Does tiredness not exist? There is usually a root cause to you being tired.
I feel like this "lazyness doesn't exists" is there just because being lazy has negative conotations. I think being lazy is good. Sometimes you do need to wind down and save what energy you have. This ofc shouldn't be an excuse to not do anything ever. There is something as too much of a good thing and all that.
I guess I'll piggyback on the other comment and say laziness doesn't exist at work. People definitely have off days or hate their job, but I'd say pretty much all the "laziness" I have experienced in my life at different jobs usually boils down to awful work conditions, managers or bosses that don't care about you, not getting paid enough for the actual work, or general distain for your corporate overlords if you work for a big company. Some may call me lazy, but I'm working exactly as hard as I feel like they deserve when I'm 30 years old and still living in a studio apartment one paycheck away from being homeless. And I'm not gonna work at 100% when 100% of my needs are not being met. And I make more than anyone else in my family so I'm technically the "successful child."
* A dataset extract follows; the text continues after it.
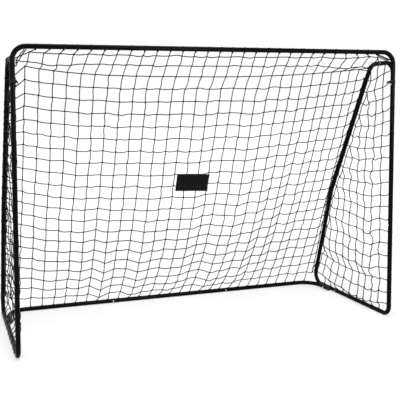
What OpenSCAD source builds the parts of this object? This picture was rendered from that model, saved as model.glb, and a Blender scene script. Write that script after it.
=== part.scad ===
// Garden football goal: a plug-together frame of round steel tube with a knotted net over it.
// Millimetres, +Z up. The mouth faces -Y and the net slopes down towards +Y. The origin lies on
// the ground, under the centre of the frame. Pieces are drawn for the right side (+X) and mirrored.

/* [Goal] */
// Width over the outsides of the posts
goal_w = 2130; // [1800:10:2400]
// Height from the ground to the top of the crossbar
goal_h = 1520; // [1400:10:1700]
// Depth from the front of the posts to the back of the rear bar
goal_d = 800; // [760:10:860]

/* [Tube] */
// Outside diameter of every tube
tube_d = 25; // [22:1:28]
// Wall of every tube
tube_wall = 1.2; // [1:0.1:1.5]
// Wall of the reduced plug at a tube's end
plug_wall = 1.2; // [1:0.1:1.5]
// Length of the reduced plug
plug_len = 45; // [40:1:48]
// Clearance all round between a plug and the tube it enters
plug_gap = 0.2; // [0.1:0.05:0.4]
// Length of the thick neck behind a plug
neck_len = 4; // [3:0.5:8]

/* [Side frame] */
// Drop from the crossbar's centre line to the top tube's
top_tube_drop = 54.5; // [48:0.5:70]
// Depth of the top tube's rear corner behind the post's centre line
top_tube_depth = 197; // [190:1:240]
// Height of the kink in the rear stay
kink_h = 660; // [560:10:760]
// Depth of that kink behind the post's centre line
kink_depth = 595; // [560:5:620]
// How far the stay's foot corner lies behind the rear bar's centre line
foot_overrun = 16; // [8:1:20]

/* [Bends, radii of the centre lines] */
// Upper corners of the mouth
corner_bend_r = 65; // [55:1:80]
// Front foot, from post to ground tube
front_foot_bend_r = 48; // [40:1:70]
// Branch that leaves the corner's leg
branch_bend_r = 50; // [40:1:55]
// Angle at which the branch leaves the leg
branch_lean = 45; // [40:1:50]
// Rear corner of the top tube
rear_top_bend_r = 75; // [50:1:78]
// Kink of the rear stay
kink_bend_r = 150; // [80:10:160]
// Rear foot, from stay to ground tube
rear_foot_bend_r = 60; // [45:1:66]
// Corners of the rear bar
rear_bar_bend_r = 110; // [80:5:130]

// How much thinner a tube is in its bends
bend_thinning = 0.1; // [0.04:0.02:0.2]

/* [Joints between tubes] */
// Distance of the bars' joints from the middle of the goal
bar_joint_x = 355; // [300:5:450]
// Distance of the corner's lower end from the top of the goal
corner_leg = 165; // [155:5:260]
// Height of the joint halfway down the post
post_joint_h = 557; // [400:5:800]
// Depth of the joint in the top tube, behind the post's centre line
branch_joint_depth = 75; // [70:1:90]
// Distance of the stay's joint above its kink
stay_joint_rise = 60; // [60:5:200]
// Distance of the ground tube's joint in front of the bolt in that tube
ground_joint_lead = 70; // [40:5:320]

/* [Snap buttons] */
// Diameter of a button
button_d = 8; // [6:0.5:10]
// How far a button stands out of the tube
button_proud = 1.8; // [1:0.1:3]
// Bevel round the top of a button
button_bevel = 1; // [0.5:0.1:1.5]
// Clearance all round a button in its holes
button_gap = 0.25; // [0.15:0.05:0.5]
// Distance of a button from the joint, along the plug
button_pos = 25; // [24:1:30]
// Width of a button's foot and of its leaf spring
leaf_w = 7; // [5:0.5:9]
// Thickness of the foot and of the leaf spring
leaf_t = 0.8; // [0.6:0.1:1]
// Length of a button's foot
foot_len = 12; // [10:1:14]
// Distance from a button to the bend of its leaf spring
leaf_reach = 37; // [30:1:45]

/* [Fasteners and caps] */
// Thread diameter of the bolts at the rear feet
bolt_d = 6; // [5:1:8]
// Clearance all round a bolt in its holes
bolt_gap = 0.25; // [0.15:0.05:0.5]
// Diameter of a bolt's head
bolt_head_d = 12; // [10:1:16]
// Height of a bolt's head
bolt_head_h = 3; // [2:0.5:5]
// Distance across the flats of a nut
nut_flats = 10; // [9:1:13]
// Height of a nut
nut_h = 5; // [4:0.5:7]
// Length of bolt that shows past the nut
bolt_tail = 2; // [1:0.5:4]
// Straight leg of the rear bar's corner, beside the ground tube
rear_leg_len = 90; // [80:5:120]
// Distance of the bolt from that leg's end
bolt_setback = 45; // [30:1:50]
// Thickness of the cap on that leg's end
cap_t = 3; // [2:0.5:5]
// Length of the cap's stem in the tube
cap_stem = 12; // [8:1:20]

/* [Net] */
// Size of one mesh
net_mesh = 70; // [60:1:100]
// Thickness of the cord
net_cord = 4; // [2:0.5:5]
// Thickness of the cord along the net's ridge
ridge_cord = 5; // [4:0.5:8]
// Distance of the ridge's ends down the stays from their top corners
ridge_end_drop = 35; // [30:5:60]
// How much further down the ridge hangs in the middle
ridge_sag = 45; // [0:5:60]
// Distance that the net's back hangs in towards the mouth, where it hangs most
net_hang = 165; // [100:5:220]

/* [Straps] */
// Width of a net strap
strap_w = 16; // [12:1:17]
// Thickness of a net strap
strap_t = 1.5; // [1:0.1:2]
// Free length of a strap's tail
strap_tail = 30; // [20:1:40]
// Distance of the post's strap below the joint in the corner's leg
post_strap_drop = 10; // [9.5:0.5:11]
// Height of the stay's strap above the ground
stay_strap_h = 125; // [115:5:300]

/* [Label] */
// Width of the bare label on the net
label_w = 200; // [120:5:300]
// Height of the label
label_h = 105; // [60:5:200]
// Thickness of the label
label_t = 1.2; // [0.6:0.1:3]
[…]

There is also people who just hang on their phone all day or gossip in the kitchen. I have seen that in the best and in the worst working conditions.
There is good reason, why the principle "same pay for same work" usually does not include surveillance of productivity. But it does feel infuriating to not make 3x as much despite having 3x the productivity of some people that have a similar or even higher salary thanks to seniority, when i am basically financing their lack of productivity.
I agree that the term "laziness" is often used by management to shift blame onto the workers and i don't know how a solution could look like that would address real laziness without infringing on workers rights.